▶ _WHAT YOU ARE ASKED TO DO_: Repeat, exactly as written, every line from the one holding "glider.rotation.x = pitch;" through the one holding "before = set(bpy.data.objects)". Leave out all other lines.

** START DATA LISTING **

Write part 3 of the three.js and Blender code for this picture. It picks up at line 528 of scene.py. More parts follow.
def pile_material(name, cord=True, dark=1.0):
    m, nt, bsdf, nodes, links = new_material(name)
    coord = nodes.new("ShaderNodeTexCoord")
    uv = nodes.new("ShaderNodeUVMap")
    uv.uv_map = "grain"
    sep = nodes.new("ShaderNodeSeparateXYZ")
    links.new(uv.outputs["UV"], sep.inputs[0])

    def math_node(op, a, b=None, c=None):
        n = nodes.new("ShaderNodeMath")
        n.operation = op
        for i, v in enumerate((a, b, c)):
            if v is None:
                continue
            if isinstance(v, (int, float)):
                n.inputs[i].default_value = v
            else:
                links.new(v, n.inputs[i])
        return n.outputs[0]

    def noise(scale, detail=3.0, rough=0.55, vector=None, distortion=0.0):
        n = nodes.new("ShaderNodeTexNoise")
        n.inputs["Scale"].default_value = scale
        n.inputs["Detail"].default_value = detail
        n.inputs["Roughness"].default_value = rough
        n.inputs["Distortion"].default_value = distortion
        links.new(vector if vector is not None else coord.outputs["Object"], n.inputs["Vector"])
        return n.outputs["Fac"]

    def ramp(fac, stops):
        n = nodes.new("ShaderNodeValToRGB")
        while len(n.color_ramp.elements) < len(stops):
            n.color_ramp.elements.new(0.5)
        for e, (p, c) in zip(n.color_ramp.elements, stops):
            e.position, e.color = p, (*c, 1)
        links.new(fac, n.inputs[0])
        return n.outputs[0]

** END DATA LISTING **
** START DATA LISTING **

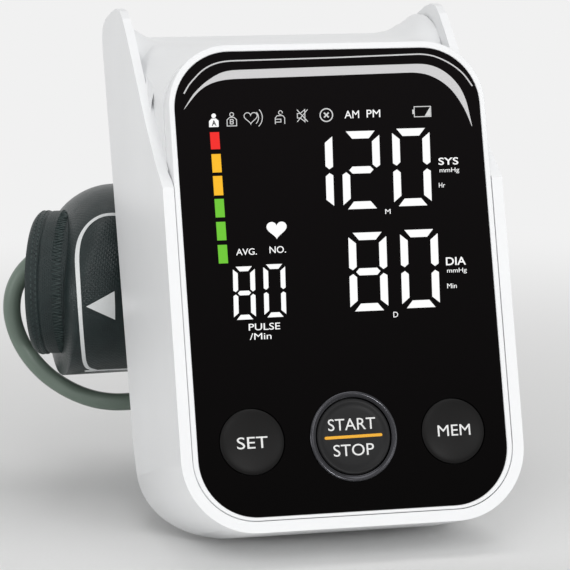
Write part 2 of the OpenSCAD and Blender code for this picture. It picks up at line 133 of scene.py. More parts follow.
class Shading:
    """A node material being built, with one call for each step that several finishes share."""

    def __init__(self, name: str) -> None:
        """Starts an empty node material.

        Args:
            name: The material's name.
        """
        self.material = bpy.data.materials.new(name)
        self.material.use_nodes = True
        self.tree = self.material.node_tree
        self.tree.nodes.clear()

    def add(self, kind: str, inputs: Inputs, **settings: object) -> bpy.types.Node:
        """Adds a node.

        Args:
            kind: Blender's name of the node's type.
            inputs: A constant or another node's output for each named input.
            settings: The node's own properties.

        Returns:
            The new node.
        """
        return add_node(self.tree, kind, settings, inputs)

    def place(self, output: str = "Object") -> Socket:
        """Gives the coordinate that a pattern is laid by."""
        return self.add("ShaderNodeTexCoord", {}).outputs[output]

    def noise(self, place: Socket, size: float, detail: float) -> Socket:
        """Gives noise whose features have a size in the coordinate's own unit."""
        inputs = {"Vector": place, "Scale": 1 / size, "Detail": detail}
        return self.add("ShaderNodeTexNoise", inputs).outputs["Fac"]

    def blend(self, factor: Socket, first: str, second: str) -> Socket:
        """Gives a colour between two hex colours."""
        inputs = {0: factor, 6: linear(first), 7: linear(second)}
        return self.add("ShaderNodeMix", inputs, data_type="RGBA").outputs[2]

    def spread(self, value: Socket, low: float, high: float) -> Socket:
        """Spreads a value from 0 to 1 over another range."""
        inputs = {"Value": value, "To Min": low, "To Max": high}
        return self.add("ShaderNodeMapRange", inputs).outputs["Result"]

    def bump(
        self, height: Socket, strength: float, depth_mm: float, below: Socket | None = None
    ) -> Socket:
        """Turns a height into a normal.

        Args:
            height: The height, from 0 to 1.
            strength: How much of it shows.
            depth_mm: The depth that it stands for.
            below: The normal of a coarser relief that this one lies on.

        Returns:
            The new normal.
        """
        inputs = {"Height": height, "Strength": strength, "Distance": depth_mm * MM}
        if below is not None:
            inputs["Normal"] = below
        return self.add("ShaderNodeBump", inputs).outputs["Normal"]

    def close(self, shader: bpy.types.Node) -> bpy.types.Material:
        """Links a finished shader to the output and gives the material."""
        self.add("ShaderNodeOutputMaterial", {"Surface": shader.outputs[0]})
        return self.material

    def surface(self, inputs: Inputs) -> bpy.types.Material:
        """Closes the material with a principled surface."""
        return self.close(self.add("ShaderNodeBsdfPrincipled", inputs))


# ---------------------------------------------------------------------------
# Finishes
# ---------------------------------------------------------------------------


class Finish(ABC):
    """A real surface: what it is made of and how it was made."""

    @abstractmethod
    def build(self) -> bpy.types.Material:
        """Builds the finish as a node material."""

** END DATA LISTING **
** START DATA LISTING **

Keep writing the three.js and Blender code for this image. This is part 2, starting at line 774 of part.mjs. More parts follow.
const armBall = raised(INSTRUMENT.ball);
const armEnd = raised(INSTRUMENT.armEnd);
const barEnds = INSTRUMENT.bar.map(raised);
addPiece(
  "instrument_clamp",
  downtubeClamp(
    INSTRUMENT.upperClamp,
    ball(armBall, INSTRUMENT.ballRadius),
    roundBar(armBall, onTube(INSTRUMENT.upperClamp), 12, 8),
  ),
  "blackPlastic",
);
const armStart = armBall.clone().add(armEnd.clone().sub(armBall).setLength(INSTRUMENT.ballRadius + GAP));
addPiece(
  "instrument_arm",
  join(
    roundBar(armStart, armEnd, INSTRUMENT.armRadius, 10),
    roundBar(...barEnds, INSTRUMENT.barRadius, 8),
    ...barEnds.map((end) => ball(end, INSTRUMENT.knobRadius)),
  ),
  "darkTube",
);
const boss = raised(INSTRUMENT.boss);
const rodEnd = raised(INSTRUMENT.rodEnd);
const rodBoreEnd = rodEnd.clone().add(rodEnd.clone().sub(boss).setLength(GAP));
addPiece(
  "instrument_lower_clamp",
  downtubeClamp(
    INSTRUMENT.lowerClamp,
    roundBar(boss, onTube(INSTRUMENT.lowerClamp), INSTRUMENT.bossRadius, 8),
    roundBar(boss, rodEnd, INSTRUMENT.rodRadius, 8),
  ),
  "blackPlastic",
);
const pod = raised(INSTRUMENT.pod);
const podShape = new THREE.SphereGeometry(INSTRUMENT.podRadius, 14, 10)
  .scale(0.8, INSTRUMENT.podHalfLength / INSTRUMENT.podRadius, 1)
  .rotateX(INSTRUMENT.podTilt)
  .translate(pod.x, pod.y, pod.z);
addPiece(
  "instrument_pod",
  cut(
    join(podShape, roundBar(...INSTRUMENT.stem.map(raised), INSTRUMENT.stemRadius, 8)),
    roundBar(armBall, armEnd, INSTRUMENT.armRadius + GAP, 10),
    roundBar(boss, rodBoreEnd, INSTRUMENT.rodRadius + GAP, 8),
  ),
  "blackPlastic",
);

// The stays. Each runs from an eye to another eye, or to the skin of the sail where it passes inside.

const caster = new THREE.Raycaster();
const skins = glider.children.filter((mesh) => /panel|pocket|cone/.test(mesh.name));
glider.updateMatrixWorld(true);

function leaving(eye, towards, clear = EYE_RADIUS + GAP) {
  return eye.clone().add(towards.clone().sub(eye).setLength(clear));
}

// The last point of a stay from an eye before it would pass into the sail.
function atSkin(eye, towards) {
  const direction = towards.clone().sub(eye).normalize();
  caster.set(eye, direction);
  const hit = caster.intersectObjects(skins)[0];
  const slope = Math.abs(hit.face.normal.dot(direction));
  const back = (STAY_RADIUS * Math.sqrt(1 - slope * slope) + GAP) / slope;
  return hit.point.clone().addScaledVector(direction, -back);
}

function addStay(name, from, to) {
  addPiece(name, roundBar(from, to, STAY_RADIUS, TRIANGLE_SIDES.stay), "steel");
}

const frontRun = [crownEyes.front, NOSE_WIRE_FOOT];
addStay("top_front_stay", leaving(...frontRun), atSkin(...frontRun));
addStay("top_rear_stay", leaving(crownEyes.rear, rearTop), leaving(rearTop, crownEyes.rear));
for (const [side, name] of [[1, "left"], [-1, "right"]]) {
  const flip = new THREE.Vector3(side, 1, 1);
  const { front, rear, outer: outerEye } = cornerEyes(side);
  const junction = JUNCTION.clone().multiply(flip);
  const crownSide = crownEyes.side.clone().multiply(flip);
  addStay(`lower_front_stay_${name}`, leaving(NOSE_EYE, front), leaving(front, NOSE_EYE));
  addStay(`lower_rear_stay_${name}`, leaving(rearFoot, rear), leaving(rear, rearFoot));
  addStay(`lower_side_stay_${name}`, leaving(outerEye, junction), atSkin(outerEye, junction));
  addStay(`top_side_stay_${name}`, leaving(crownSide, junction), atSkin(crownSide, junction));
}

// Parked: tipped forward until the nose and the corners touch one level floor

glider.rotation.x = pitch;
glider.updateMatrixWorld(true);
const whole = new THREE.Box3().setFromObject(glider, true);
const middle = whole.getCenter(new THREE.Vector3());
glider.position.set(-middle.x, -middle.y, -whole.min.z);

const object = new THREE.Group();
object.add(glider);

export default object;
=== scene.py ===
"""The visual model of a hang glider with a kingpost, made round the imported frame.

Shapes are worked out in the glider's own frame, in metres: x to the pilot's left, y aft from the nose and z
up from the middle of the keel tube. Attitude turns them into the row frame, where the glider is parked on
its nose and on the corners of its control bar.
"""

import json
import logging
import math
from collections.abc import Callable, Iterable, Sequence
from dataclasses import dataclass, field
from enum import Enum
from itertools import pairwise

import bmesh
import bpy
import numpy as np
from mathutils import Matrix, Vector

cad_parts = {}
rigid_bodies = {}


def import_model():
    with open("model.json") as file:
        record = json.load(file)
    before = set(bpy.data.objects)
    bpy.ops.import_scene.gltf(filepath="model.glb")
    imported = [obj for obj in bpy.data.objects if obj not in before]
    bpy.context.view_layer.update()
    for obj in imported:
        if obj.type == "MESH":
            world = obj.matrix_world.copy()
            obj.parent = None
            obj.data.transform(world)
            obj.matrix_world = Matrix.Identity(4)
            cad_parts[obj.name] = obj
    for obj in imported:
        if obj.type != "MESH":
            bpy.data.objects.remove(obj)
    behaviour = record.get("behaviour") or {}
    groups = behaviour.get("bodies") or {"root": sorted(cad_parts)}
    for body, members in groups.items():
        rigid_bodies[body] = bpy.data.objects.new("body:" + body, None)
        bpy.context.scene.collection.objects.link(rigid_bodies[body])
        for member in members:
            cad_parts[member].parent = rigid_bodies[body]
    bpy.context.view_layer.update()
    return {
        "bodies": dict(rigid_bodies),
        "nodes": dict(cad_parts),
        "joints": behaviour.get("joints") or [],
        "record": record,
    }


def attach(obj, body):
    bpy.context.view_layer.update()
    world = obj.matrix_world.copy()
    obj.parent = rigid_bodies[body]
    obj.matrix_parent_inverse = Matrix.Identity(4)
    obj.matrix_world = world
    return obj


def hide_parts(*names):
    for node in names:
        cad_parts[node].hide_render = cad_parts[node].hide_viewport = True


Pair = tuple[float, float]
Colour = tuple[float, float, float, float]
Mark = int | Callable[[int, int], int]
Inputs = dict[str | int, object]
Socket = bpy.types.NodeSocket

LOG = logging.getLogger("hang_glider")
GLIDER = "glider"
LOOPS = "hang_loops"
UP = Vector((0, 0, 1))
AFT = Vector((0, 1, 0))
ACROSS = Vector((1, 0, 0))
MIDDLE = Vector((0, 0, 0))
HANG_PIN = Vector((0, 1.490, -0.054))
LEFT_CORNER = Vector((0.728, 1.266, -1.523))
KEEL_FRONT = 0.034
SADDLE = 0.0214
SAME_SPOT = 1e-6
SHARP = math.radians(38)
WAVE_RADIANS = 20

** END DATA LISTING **

▶ _WRITTEN RESPONSE_:
glider.rotation.x = pitch;
glider.updateMatrixWorld(true);
const whole = new THREE.Box3().setFromObject(glider, true);
const middle = whole.getCenter(new THREE.Vector3());
glider.position.set(-middle.x, -middle.y, -whole.min.z);

const object = new THREE.Group();
object.add(glider);

export default object;
=== scene.py ===
"""The visual model of a hang glider with a kingpost, made round the imported frame.

Shapes are worked out in the glider's own frame, in metres: x to the pilot's left, y aft from the nose and z
up from the middle of the keel tube. Attitude turns them into the row frame, where the glider is parked on
its nose and on the corners of its control bar.
"""

import json
import logging
import math
from collections.abc import Callable, Iterable, Sequence
from dataclasses import dataclass, field
from enum import Enum
from itertools import pairwise

import bmesh
import bpy
import numpy as np
from mathutils import Matrix, Vector

cad_parts = {}
rigid_bodies = {}


def import_model():
    with open("model.json") as file:
        record = json.load(file)
    before = set(bpy.data.objects)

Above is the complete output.